What struck me is that the leaders and companies that move forward don’t just explore; they aren’t just curious. They combine curiosity with two other elements:
They understand their business. Know what really drives it forward, whether it’s sales, customers, or operations. (This seems obvious for CEOs, which is true in most cases, but you’d be surprised how many other CxOs have a vague idea of this…)
They do. They don’t stop at reading about AI or attending talks; they also engage in hands-on learning. They build, test, and create. They get their hands dirty.
And imho, you can’t skip any of these (or combine only two).
If you’re only curious, you’ll end up watching from the sidelines.
If you only build, you’ll build the wrong things.
If you only know your business, you’ll lead based on outdated premises.
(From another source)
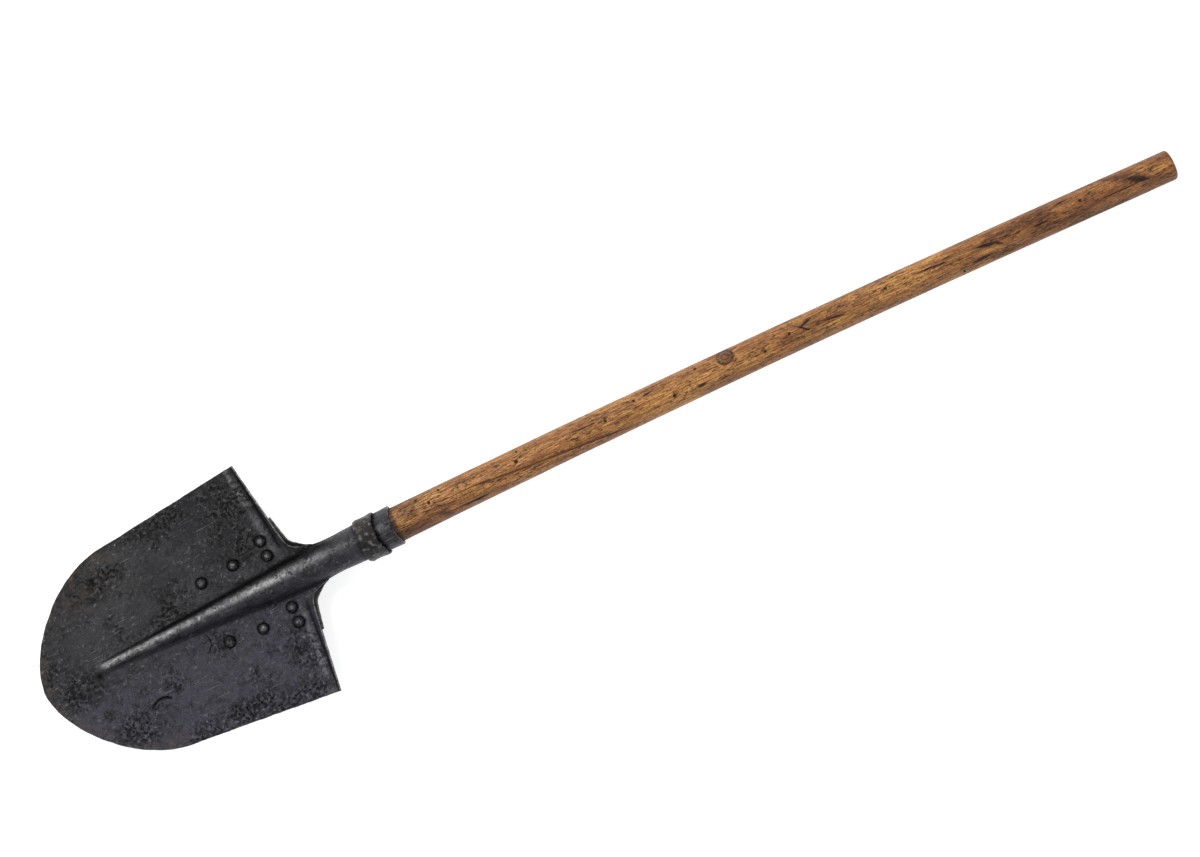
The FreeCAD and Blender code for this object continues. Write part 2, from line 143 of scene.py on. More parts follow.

The strongest leaders I know, CEOs, CMOs, CHROs, CFOs, combine all three.
They stay curious, they ground that curiosity in a deep understanding of their business, and then they build things that actually solve problems.
That’s also why I think many executives are at risk right now and take a defensive approach to AI. Too many of them still lead on old assumptions, “this is how campaigns used to work” or “this is how operations used to be set up.” But the landscape has shifted. AI has changed what’s possible. If you haven’t been building in this new environment, even in small ways, then you don’t really understand what’s happening.
And if you don’t understand, you’re leading blind.
The leaders who do get it, the ones I’ve worked with or observed closely, are not just strategists in the ivory tower. They’re doers. They spend time with their teams. They test things. They experiment. They understand both the limits and the possibilities of the tools because they’ve tried them.
And maybe this is the bigger point, leadership itself is shifting. In the AI era, a leader can’t just set direction from above. They need curiosity, business insight, and the humility to build alongside others.
Without all three, they risk falling behind.
I often say critical thinking comes first.